## BEGIN Material

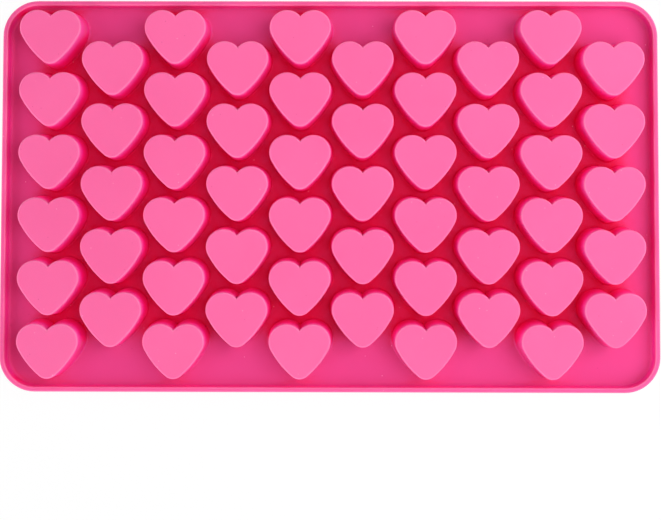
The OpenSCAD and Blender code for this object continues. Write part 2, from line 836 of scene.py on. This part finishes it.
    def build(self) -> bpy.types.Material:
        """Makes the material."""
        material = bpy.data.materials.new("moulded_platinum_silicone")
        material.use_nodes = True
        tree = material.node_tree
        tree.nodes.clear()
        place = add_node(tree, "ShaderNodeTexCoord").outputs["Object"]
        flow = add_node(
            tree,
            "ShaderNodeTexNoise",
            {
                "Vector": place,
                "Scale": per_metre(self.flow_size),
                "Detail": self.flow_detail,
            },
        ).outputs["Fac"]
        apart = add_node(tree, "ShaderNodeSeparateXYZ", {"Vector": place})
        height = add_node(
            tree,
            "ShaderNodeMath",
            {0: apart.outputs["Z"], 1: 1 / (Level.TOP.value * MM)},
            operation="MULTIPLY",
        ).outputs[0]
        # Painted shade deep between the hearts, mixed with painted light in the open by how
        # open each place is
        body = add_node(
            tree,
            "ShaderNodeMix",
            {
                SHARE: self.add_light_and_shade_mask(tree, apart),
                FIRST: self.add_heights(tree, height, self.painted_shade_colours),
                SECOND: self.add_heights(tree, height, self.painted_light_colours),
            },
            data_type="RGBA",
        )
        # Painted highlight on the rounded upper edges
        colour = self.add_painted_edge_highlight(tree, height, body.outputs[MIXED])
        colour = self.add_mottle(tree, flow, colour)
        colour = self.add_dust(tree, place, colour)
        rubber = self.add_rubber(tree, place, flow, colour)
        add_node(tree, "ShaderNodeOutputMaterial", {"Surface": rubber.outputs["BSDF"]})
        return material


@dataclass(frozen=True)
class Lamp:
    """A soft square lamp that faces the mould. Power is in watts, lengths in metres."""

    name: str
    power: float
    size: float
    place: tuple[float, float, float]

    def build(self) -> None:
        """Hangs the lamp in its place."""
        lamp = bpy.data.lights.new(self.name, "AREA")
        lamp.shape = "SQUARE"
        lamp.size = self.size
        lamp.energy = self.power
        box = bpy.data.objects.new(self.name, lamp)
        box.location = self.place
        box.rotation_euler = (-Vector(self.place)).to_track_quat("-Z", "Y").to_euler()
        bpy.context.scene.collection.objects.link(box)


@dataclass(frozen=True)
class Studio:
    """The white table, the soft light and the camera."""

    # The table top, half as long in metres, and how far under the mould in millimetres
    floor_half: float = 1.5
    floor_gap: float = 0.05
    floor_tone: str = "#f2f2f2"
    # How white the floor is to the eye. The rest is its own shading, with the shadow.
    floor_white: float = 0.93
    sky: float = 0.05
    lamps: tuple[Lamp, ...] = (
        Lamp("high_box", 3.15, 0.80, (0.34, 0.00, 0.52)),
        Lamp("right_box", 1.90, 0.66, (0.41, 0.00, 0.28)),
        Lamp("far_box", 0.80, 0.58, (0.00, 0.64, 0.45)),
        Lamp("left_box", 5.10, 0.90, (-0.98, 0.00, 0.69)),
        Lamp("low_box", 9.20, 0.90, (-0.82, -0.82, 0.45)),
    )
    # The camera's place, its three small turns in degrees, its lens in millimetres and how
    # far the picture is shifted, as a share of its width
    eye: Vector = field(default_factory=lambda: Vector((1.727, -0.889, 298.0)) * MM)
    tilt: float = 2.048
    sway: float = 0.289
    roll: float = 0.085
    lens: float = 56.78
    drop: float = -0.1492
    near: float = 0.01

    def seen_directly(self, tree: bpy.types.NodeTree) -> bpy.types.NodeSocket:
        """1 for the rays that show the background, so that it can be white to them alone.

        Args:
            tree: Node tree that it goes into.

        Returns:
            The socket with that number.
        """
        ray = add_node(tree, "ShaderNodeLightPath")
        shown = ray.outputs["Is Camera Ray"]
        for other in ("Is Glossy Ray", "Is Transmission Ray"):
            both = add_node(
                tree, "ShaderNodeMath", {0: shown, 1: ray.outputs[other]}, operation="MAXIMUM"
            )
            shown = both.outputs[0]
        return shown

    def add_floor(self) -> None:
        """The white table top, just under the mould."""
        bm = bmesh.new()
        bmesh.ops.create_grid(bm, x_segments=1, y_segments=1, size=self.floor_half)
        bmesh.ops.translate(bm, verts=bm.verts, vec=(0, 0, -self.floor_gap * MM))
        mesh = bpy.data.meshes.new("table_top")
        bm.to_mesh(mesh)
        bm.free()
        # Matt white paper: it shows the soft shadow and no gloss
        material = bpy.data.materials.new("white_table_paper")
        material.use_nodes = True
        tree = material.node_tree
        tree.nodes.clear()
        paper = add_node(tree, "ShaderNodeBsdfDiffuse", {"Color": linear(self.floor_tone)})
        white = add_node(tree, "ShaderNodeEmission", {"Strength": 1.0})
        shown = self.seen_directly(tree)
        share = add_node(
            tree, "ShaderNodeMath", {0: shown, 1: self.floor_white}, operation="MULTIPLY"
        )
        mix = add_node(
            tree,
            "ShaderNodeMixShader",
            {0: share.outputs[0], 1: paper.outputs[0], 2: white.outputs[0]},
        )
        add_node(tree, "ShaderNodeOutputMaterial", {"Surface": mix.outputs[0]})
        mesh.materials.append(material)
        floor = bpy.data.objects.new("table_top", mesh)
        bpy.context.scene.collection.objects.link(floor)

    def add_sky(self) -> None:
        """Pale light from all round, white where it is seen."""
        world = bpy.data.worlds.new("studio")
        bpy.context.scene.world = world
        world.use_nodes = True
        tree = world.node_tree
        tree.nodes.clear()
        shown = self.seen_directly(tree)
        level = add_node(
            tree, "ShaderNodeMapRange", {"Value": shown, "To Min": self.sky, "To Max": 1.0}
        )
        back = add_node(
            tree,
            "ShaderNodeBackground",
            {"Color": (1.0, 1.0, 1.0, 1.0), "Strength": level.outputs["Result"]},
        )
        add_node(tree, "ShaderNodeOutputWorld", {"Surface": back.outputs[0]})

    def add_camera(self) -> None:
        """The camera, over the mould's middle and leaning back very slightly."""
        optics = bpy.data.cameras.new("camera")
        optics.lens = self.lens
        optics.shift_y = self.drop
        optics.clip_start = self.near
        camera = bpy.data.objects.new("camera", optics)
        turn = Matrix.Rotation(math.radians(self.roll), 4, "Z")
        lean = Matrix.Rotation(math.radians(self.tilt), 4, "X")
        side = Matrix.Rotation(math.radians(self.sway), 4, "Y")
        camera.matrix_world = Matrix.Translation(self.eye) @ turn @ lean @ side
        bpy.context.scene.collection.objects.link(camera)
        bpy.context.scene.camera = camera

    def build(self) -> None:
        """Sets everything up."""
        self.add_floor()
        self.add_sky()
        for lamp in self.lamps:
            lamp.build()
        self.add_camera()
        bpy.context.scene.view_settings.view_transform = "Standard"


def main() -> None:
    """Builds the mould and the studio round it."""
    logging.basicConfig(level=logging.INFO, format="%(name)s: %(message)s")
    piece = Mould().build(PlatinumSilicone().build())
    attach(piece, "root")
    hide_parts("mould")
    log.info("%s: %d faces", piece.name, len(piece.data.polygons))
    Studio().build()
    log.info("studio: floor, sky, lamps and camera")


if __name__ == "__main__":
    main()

## END Material

Given instruction: Make an exact copy of the listing, including every line.

Right answer:
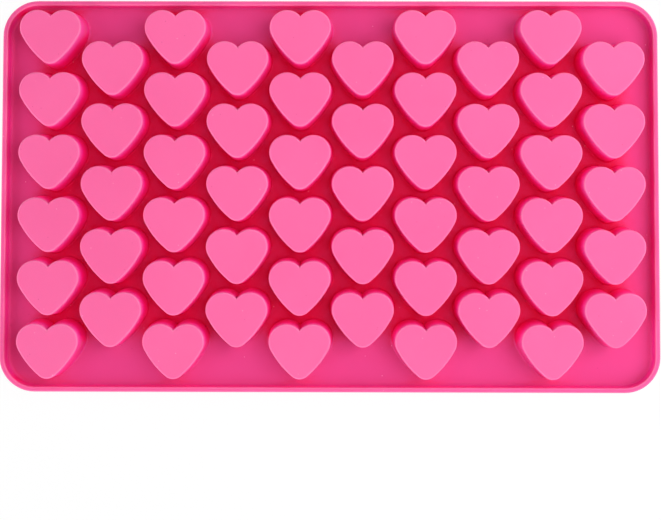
The OpenSCAD and Blender code for this object continues. Write part 2, from line 836 of scene.py on. This part finishes it.
    def build(self) -> bpy.types.Material:
        """Makes the material."""
        material = bpy.data.materials.new("moulded_platinum_silicone")
        material.use_nodes = True
        tree = material.node_tree
        tree.nodes.clear()
        place = add_node(tree, "ShaderNodeTexCoord").outputs["Object"]
        flow = add_node(
            tree,
            "ShaderNodeTexNoise",
            {
                "Vector": place,
                "Scale": per_metre(self.flow_size),
                "Detail": self.flow_detail,
            },
        ).outputs["Fac"]
        apart = add_node(tree, "ShaderNodeSeparateXYZ", {"Vector": place})
        height = add_node(
            tree,
            "ShaderNodeMath",
            {0: apart.outputs["Z"], 1: 1 / (Level.TOP.value * MM)},
            operation="MULTIPLY",
        ).outputs[0]
        # Painted shade deep between the hearts, mixed with painted light in the open by how
        # open each place is
        body = add_node(
            tree,
            "ShaderNodeMix",
            {
                SHARE: self.add_light_and_shade_mask(tree, apart),
                FIRST: self.add_heights(tree, height, self.painted_shade_colours),
                SECOND: self.add_heights(tree, height, self.painted_light_colours),
            },
            data_type="RGBA",
        )
        # Painted highlight on the rounded upper edges
        colour = self.add_painted_edge_highlight(tree, height, body.outputs[MIXED])
        colour = self.add_mottle(tree, flow, colour)
        colour = self.add_dust(tree, place, colour)
        rubber = self.add_rubber(tree, place, flow, colour)
        add_node(tree, "ShaderNodeOutputMaterial", {"Surface": rubber.outputs["BSDF"]})
        return material


@dataclass(frozen=True)
class Lamp:
    """A soft square lamp that faces the mould. Power is in watts, lengths in metres."""

    name: str
    power: float
    size: float
    place: tuple[float, float, float]

    def build(self) -> None:
        """Hangs the lamp in its place."""
        lamp = bpy.data.lights.new(self.name, "AREA")
        lamp.shape = "SQUARE"
        lamp.size = self.size
        lamp.energy = self.power
        box = bpy.data.objects.new(self.name, lamp)
        box.location = self.place
        box.rotation_euler = (-Vector(self.place)).to_track_quat("-Z", "Y").to_euler()
        bpy.context.scene.collection.objects.link(box)


@dataclass(frozen=True)
class Studio:
    """The white table, the soft light and the camera."""

    # The table top, half as long in metres, and how far under the mould in millimetres
    floor_half: float = 1.5
    floor_gap: float = 0.05
    floor_tone: str = "#f2f2f2"
    # How white the floor is to the eye. The rest is its own shading, with the shadow.
    floor_white: float = 0.93
    sky: float = 0.05
    lamps: tuple[Lamp, ...] = (
        Lamp("high_box", 3.15, 0.80, (0.34, 0.00, 0.52)),
        Lamp("right_box", 1.90, 0.66, (0.41, 0.00, 0.28)),
        Lamp("far_box", 0.80, 0.58, (0.00, 0.64, 0.45)),
        Lamp("left_box", 5.10, 0.90, (-0.98, 0.00, 0.69)),
        Lamp("low_box", 9.20, 0.90, (-0.82, -0.82, 0.45)),
    )
    # The camera's place, its three small turns in degrees, its lens in millimetres and how
    # far the picture is shifted, as a share of its width
    eye: Vector = field(default_factory=lambda: Vector((1.727, -0.889, 298.0)) * MM)
    tilt: float = 2.048
    sway: float = 0.289
    roll: float = 0.085
    lens: float = 56.78
    drop: float = -0.1492
    near: float = 0.01

    def seen_directly(self, tree: bpy.types.NodeTree) -> bpy.types.NodeSocket:
        """1 for the rays that show the background, so that it can be white to them alone.

        Args:
            tree: Node tree that it goes into.

        Returns:
            The socket with that number.
        """
        ray = add_node(tree, "ShaderNodeLightPath")
        shown = ray.outputs["Is Camera Ray"]
        for other in ("Is Glossy Ray", "Is Transmission Ray"):
            both = add_node(
                tree, "ShaderNodeMath", {0: shown, 1: ray.outputs[other]}, operation="MAXIMUM"
            )
            shown = both.outputs[0]
        return shown

    def add_floor(self) -> None:
        """The white table top, just under the mould."""
        bm = bmesh.new()
        bmesh.ops.create_grid(bm, x_segments=1, y_segments=1, size=self.floor_half)
        bmesh.ops.translate(bm, verts=bm.verts, vec=(0, 0, -self.floor_gap * MM))
        mesh = bpy.data.meshes.new("table_top")
        bm.to_mesh(mesh)
        bm.free()
        # Matt white paper: it shows the soft shadow and no gloss
        material = bpy.data.materials.new("white_table_paper")
        material.use_nodes = True
        tree = material.node_tree
        tree.nodes.clear()
        paper = add_node(tree, "ShaderNodeBsdfDiffuse", {"Color": linear(self.floor_tone)})
        white = add_node(tree, "ShaderNodeEmission", {"Strength": 1.0})
        shown = self.seen_directly(tree)
        share = add_node(
            tree, "ShaderNodeMath", {0: shown, 1: self.floor_white}, operation="MULTIPLY"
        )
        mix = add_node(
            tree,
            "ShaderNodeMixShader",
            {0: share.outputs[0], 1: paper.outputs[0], 2: white.outputs[0]},
        )
        add_node(tree, "ShaderNodeOutputMaterial", {"Surface": mix.outputs[0]})
        mesh.materials.append(material)
        floor = bpy.data.objects.new("table_top", mesh)
        bpy.context.scene.collection.objects.link(floor)

    def add_sky(self) -> None:
        """Pale light from all round, white where it is seen."""
        world = bpy.data.worlds.new("studio")
        bpy.context.scene.world = world
        world.use_nodes = True
        tree = world.node_tree
        tree.nodes.clear()
        shown = self.seen_directly(tree)
        level = add_node(
            tree, "ShaderNodeMapRange", {"Value": shown, "To Min": self.sky, "To Max": 1.0}
        )
        back = add_node(
            tree,
            "ShaderNodeBackground",
            {"Color": (1.0, 1.0, 1.0, 1.0), "Strength": level.outputs["Result"]},
        )
        add_node(tree, "ShaderNodeOutputWorld", {"Surface": back.outputs[0]})

    def add_camera(self) -> None:
        """The camera, over the mould's middle and leaning back very slightly."""
        optics = bpy.data.cameras.new("camera")
        optics.lens = self.lens
        optics.shift_y = self.drop
        optics.clip_start = self.near
        camera = bpy.data.objects.new("camera", optics)
        turn = Matrix.Rotation(math.radians(self.roll), 4, "Z")
        lean = Matrix.Rotation(math.radians(self.tilt), 4, "X")
        side = Matrix.Rotation(math.radians(self.sway), 4, "Y")
        camera.matrix_world = Matrix.Translation(self.eye) @ turn @ lean @ side
        bpy.context.scene.collection.objects.link(camera)
        bpy.context.scene.camera = camera

    def build(self) -> None:
        """Sets everything up."""
        self.add_floor()
        self.add_sky()
        for lamp in self.lamps:
            lamp.build()
        self.add_camera()
        bpy.context.scene.view_settings.view_transform = "Standard"


def main() -> None:
    """Builds the mould and the studio round it."""
    logging.basicConfig(level=logging.INFO, format="%(name)s: %(message)s")
    piece = Mould().build(PlatinumSilicone().build())
    attach(piece, "root")
    hide_parts("mould")
    log.info("%s: %d faces", piece.name, len(piece.data.polygons))
    Studio().build()
    log.info("studio: floor, sky, lamps and camera")


if __name__ == "__main__":
    main()